▶ _Data extract_:
--*--
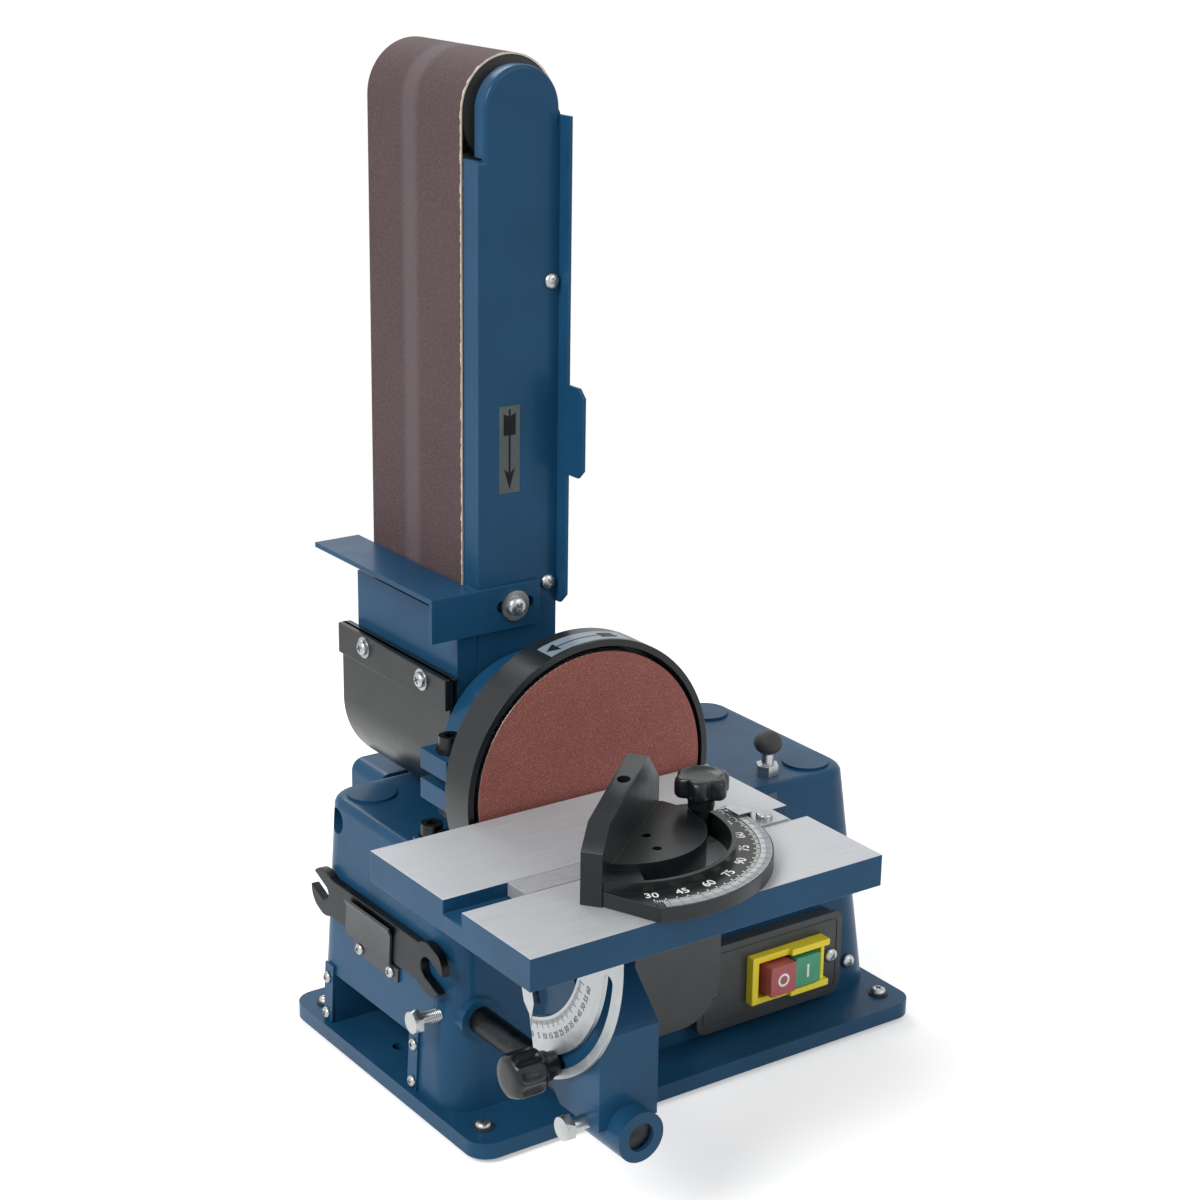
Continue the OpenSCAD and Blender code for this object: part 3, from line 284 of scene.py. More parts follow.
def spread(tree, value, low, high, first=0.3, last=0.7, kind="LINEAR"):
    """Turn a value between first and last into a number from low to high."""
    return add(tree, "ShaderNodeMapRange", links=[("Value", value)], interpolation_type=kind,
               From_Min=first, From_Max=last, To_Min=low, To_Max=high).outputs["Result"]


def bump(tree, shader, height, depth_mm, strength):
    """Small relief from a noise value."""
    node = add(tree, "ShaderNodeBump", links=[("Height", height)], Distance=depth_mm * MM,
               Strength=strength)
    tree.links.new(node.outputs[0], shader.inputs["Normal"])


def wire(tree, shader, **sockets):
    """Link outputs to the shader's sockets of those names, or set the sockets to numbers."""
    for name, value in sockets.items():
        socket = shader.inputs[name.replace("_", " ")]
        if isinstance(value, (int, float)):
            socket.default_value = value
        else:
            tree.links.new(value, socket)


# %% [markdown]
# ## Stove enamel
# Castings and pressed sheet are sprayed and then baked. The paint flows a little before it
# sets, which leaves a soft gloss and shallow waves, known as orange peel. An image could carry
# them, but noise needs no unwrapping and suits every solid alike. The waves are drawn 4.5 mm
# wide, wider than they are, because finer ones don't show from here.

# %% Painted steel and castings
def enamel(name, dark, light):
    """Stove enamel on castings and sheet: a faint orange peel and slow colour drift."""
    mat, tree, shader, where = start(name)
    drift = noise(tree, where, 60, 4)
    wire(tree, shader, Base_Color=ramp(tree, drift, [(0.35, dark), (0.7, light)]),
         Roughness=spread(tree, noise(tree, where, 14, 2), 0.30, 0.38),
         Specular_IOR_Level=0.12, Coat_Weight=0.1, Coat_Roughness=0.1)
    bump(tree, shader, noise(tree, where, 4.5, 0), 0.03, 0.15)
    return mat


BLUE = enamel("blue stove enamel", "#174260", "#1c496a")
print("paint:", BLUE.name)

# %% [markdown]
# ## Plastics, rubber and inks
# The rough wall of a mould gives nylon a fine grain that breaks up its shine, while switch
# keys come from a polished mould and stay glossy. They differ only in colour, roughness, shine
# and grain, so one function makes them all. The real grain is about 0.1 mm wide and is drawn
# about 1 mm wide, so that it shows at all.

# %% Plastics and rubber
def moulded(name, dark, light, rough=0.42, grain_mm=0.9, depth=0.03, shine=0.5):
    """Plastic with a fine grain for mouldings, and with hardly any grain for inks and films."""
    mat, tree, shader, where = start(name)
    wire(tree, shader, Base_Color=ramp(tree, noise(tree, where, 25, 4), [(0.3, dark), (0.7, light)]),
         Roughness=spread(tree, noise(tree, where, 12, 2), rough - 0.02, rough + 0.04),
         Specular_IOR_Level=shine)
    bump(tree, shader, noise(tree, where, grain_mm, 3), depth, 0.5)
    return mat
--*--
▶ _What is expected_:
All lines from the beginning of the material above through the one with "# wide, wider" need to be returned exactly; please return those and only those.

▶ _Result of this task_:
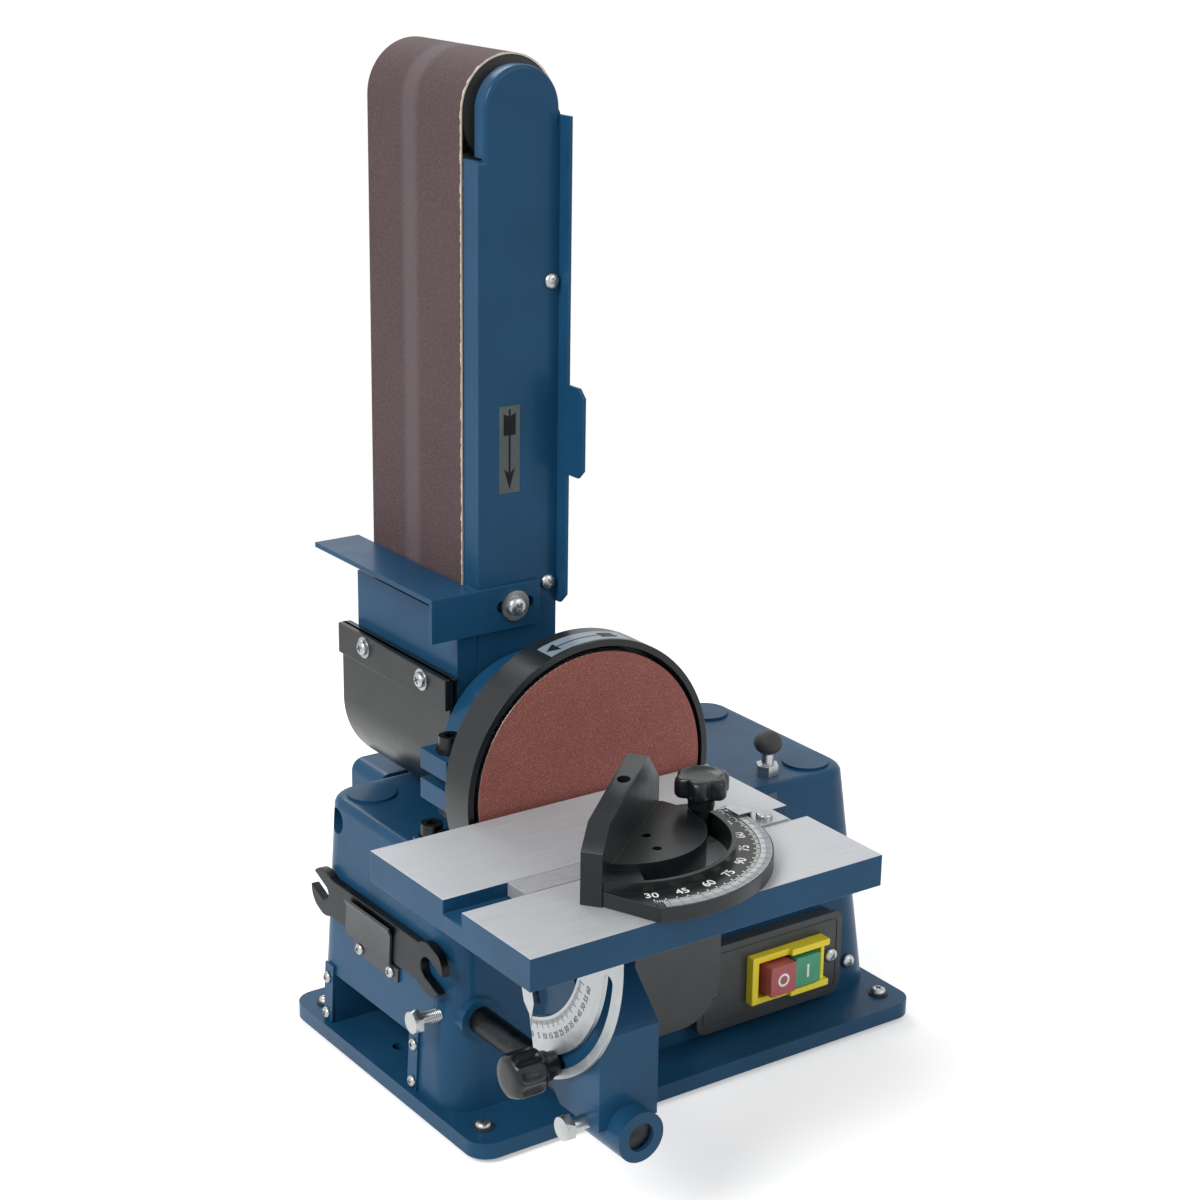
Continue the OpenSCAD and Blender code for this object: part 3, from line 284 of scene.py. More parts follow.
def spread(tree, value, low, high, first=0.3, last=0.7, kind="LINEAR"):
    """Turn a value between first and last into a number from low to high."""
    return add(tree, "ShaderNodeMapRange", links=[("Value", value)], interpolation_type=kind,
               From_Min=first, From_Max=last, To_Min=low, To_Max=high).outputs["Result"]


def bump(tree, shader, height, depth_mm, strength):
    """Small relief from a noise value."""
    node = add(tree, "ShaderNodeBump", links=[("Height", height)], Distance=depth_mm * MM,
               Strength=strength)
    tree.links.new(node.outputs[0], shader.inputs["Normal"])


def wire(tree, shader, **sockets):
    """Link outputs to the shader's sockets of those names, or set the sockets to numbers."""
    for name, value in sockets.items():
        socket = shader.inputs[name.replace("_", " ")]
        if isinstance(value, (int, float)):
            socket.default_value = value
        else:
            tree.links.new(value, socket)


# %% [markdown]
# ## Stove enamel
# Castings and pressed sheet are sprayed and then baked. The paint flows a little before it
# sets, which leaves a soft gloss and shallow waves, known as orange peel. An image could carry
# them, but noise needs no unwrapping and suits every solid alike. The waves are drawn 4.5 mm
# wide, wider than they are, because finer ones don't show from here.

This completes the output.